**Material for this task:**
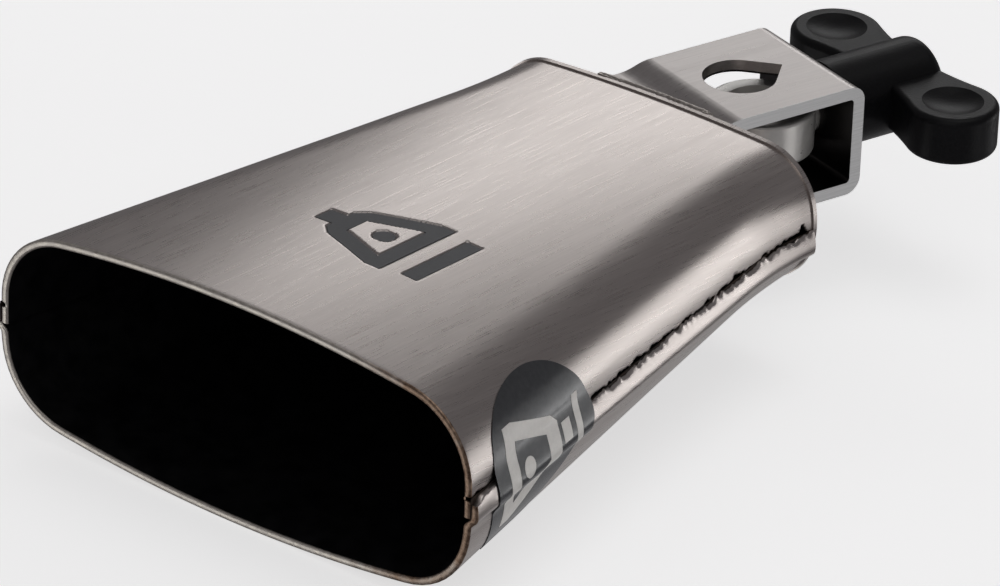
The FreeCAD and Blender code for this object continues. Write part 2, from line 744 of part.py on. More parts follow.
def draw_wings(sketch):
    """Plan of both wings: a round lobe at each end, with a shallow waist between them."""
    reach = number_of("$lobe_offset")
    station = number_of("$bracket_length + $lobe_station")
    lobe = number_of("$lobe_radius")
    waist = number_of("$waist_radius")
    away = math.sqrt((lobe + waist) ** 2 - reach**2)
    k = lobe / (lobe + waist)
    touch = [
        (reach * (1 - k), station + away * k),
        (-reach * (1 - k), station + away * k),
        (-reach * (1 - k), station - away * k),
        (reach * (1 - k), station - away * k),
    ]
    sketch.addGeometry(arc_between((reach, station), lobe, touch[3], touch[0]), False)
    sketch.addGeometry(arc_between((0, station + away), waist, touch[1], touch[0]), False)
    sketch.addGeometry(arc_between((-reach, station), lobe, touch[1], touch[2]), False)
    sketch.addGeometry(arc_between((0, station - away), waist, touch[3], touch[2]), False)
    joints = [(0, 2, 1, 2), (1, 1, 2, 1), (2, 2, 3, 2), (3, 1, 0, 1)]
    for joint in joints:
        sketch.addConstraint(Sketcher.Constraint("Tangent", *joint))
    sketch.addConstraint(Sketcher.Constraint("Equal", 0, 2))
    constrain(sketch, "lobe", "$lobe_radius", "Radius", 0)
    constrain(sketch, "rear_waist", "$waist_radius", "Radius", 1)
    constrain(sketch, "front_waist", "$waist_radius", "Radius", 3)
    for index, sign in ((0, ""), (2, "-")):
        constrain(sketch, "reach%d" % index, sign + "$lobe_offset", "DistanceX", -1, 1, index, 3)
        station_text = "$bracket_length + $lobe_station"
        constrain(sketch, "station%d" % index, station_text, "DistanceY", -1, 1, index, 3)


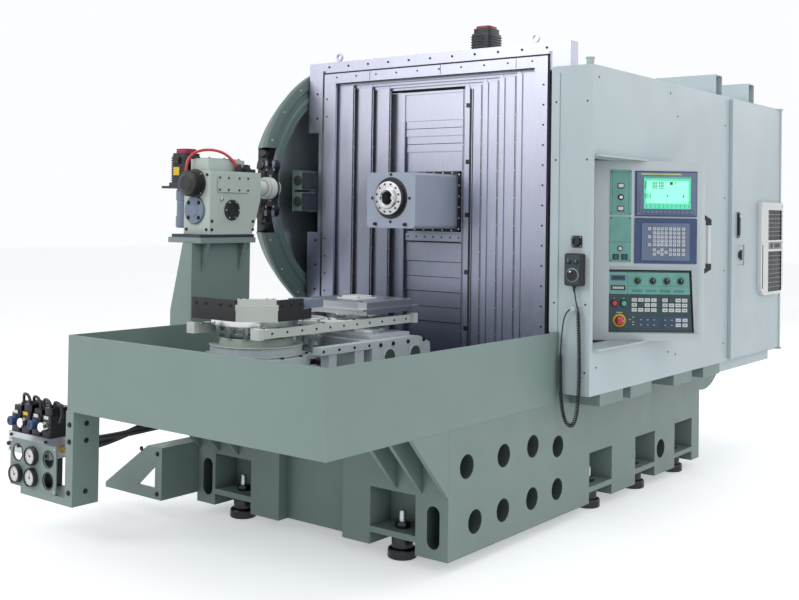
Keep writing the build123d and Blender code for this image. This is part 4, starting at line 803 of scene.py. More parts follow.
def ram_details():
    """Black recess ring, painted shade round the nose, grease points and screws on the ram's front."""
    front = 1340
    shape = Shape("ram_plates", RAM)
    # The ring's black is painted shade in the recess round the spindle nose.
    shape.ring("Y", SPINDLE, (front + 4, front + 29), 99.5, 80, 64, BLACK, 1)
    shape.screws("Y", circle(SPINDLE, 112, 4), front, -1, 7, 4, BLACK, 16)
    for x in (-880, -700):
        shape.turned("Y", (x, 1338), [(1342, 8), (1328, 8), (1322, 5), (1322, 2.5), (1330, 2.5), (1330, 0)], 20,
                     BLACK)
    shape.done("ram", (), 0.8, 2)


def slat_seams():
    """Dark seams across the sliding slats, each riding with its own sheet."""
    for body, face, seams in (("upper_slat_1", 1685, (1819, 1782)), ("upper_slat_2", 1690, (1741, 1704)),
                              ("lower_slat_1", 1700, (1075, 1001.5)), ("lower_slat_2", 1705, (925, 851.5))):
        shape = Shape(body + "_seams", DARK_STEEL)
        for z in seams:
            shape.box((-966, -614), (face - 1, face + 0.2), (z - 1.5, z + 1.5))
            for x in (-955, -625):
                shape.rod("Y", (x, z + 12), (face - 0.9, face + 0.5), 3, 12, STEEL)
        shape.done(body, (), 0, 1)


def carriage_details():
    """The ram's seal with its bolts, the wiper bar below it and the seam at the plate's foot."""
    plate = 1695                    # front of the head's plate
    seal, bar = plate - 8, plate - 9
    sides, ends = ((-953, -937), (-643, -627)), ((1302, 1318), (1586, 1602))
    shape = Shape("carriage_fittings", COVER)
    for x, z in [(x, (1302, 1602)) for x in sides] + [((-953, -627), z) for z in ends]:
        shape.box(x, (seal, plate + 0.2), z, RUBBER)
    shape.screws("Y", product((-945, -635), range(1316, 1600, 54)), seal, -1, 5, 3, STEEL, 14)
    shape.screws("Y", product(range(-905, -640, 57), (1310, 1594)), seal, -1, 5, 3, STEEL, 14)
    shape.box((-962, -618), (bar, plate + 0.2), (1252, 1291))
    shape.box((-962, -618), (bar - 1, plate - 2), (1246, 1254), RUBBER)
    shape.screws("Y", product(range(-945, -630, 52), (1274,)), bar, -1, 4.5, 2.5, DARK_STEEL, 14)
    shape.box((-966, -614), (plate - 1, plate + 0.2), (1150, 1153), DARK_STEEL)
    shape.done("head", (), 0.6, 1)


# Operator panel, drawn square to itself round its pivot: X to its right, Z up, its front at Y = -60

PANEL = Matrix.Translation((154, 2118, 1230)) @ Matrix.Rotation(radians(37.6), 4, "Z")
DIALS = (-45, 27, 93, 159)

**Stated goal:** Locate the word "part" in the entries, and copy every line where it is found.

**Solved problem:**
The FreeCAD and Blender code for this object continues. Write part 2, from line 744 of part.py on. More parts follow.
Keep writing the build123d and Blender code for this image. This is part 4, starting at line 803 of scene.py. More parts follow.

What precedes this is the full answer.